Prof. Hanna Misiołek, wojewódzki konsultant w dziedzinie anestezjologii i intensywnej terapii na Śląsku, mówi, że są rodziny pacjentów, którzy już w pierwszym kontakcie z lekarzem lub pielęgniarką demonstrują nieufność. Potrafią dzień i noc fotografować lub filmować komórką wszystkie odczyty z monitorów, karty zleceń, wkłucia, worki na mocz.
Bardziej niż choroby zaczynamy się bać tego, który nas leczy. Spotkanie z anonimowym lekarzem na szpitalnym dyżurze kojarzy się z ruletką. Może cię uratować albo doprowadzić do kalectwa. I dlatego coraz rzadziej radzimy: "Idź do lekarza". To nie może być ktoś anonimowy. Chcemy, by miał nazwisko, dobrą reputację i wrażliwość. Szukamy specjalistów, kierujemy się informacjami w mediach, pocztą pantoflową i własnym doświadczeniem. Chcemy, by nasz lekarz był nieomylny.
Jesteśmy społeczeństwem coraz starszym - poza naprawieniem ciała oczekujemy opieki, podtrzymania sił. Do lekarza przychodzimy też z własną wiedzą. - Rozmowy dzisiejsze i te sprzed kilku lat dzielą lata świetlne - zapewnia prof. Henryk Skarżyński, szef Międzynarodowego Centrum Mowy i Słuchu. - Pacjenci są nieporównanie bardziej zorientowani w możliwościach medycyny.
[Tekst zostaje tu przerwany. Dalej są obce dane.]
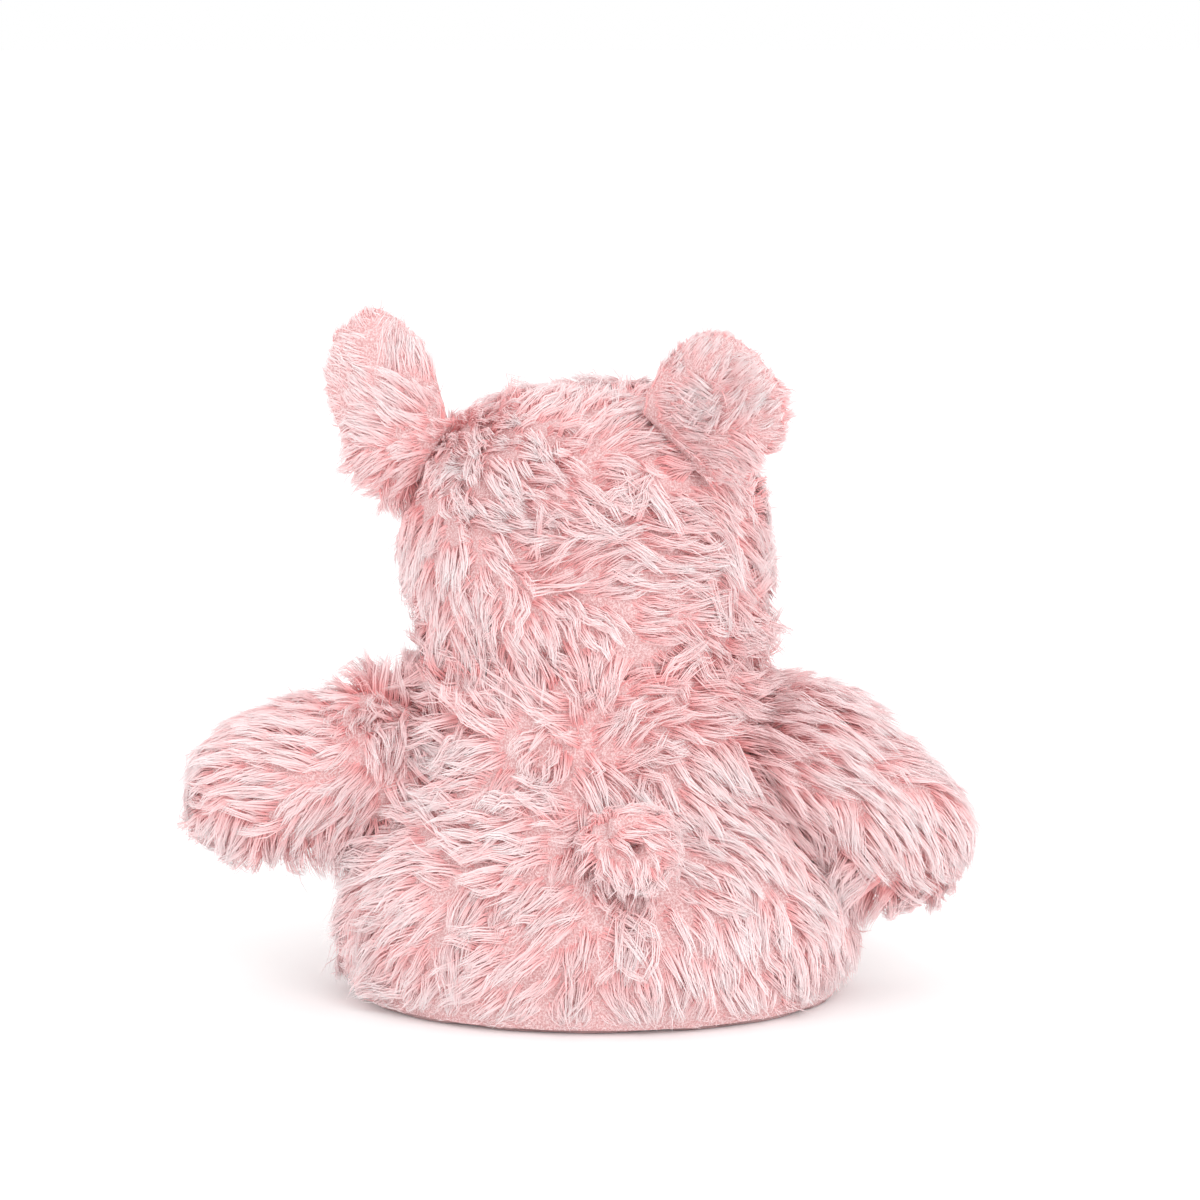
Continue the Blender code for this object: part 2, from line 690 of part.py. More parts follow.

W badaniu European Trusted Brands 2013 respondenci zostali także zapytani o zaufanie do pielęgniarek i farmaceutów. Zaufanie do tych pierwszych deklaruje 76% Polaków, podczas gdy średnia europejska wynosi 82%. Najmniejsze zaufanie do pielęgniarek mają Rumuni (51%), a poniżej europejskiej średniej są też Rosjanie (55%) oraz Portugalczycy (77%). Pielęgniarki największym zaufaniem cieszą się wśród mieszkańców Finlandii (94%), a także Francji, Holandii oraz Słowenii (92%). Farmacetom ufa w Polsce 78% badanych wobec średniej europejskiej wynoszącej 80%. Najmniejszym zaufaniem farmaceuci cieszą się w Rosji (57%), największym - w Finlandii (93%), Belgii (89%) i Szwajcarii (87%).
W Polsce badanie przeprowadzono metodą on-line. Analizie poddano 1049 ankiet.
(źródło: wirtualnemedia.pl; pieniadze.gazeta.pl; przeglad-tygodnik.pl)
"Lekarze tracą zaufanie pacjentów" - Myślałem, że już dawno stracili... Jedyny lekarz, który mnie "bada" od kilku dobrych lat, to lekarz w RCKiK przed oddaniem krwi. Resztę omijam na kilometr :)
U nas nie ma dobrego lekarza z powołania - są tylko sponsorowani przez potentatów farmaceutycznych, a lekarz będzie skakał tak jak mu sponsor zagra. Od 7:00 do 10:00 na NFZ, a od 10:00 do 20:00 prywatnie, ale... karta w czytnik i na koszt NFZ.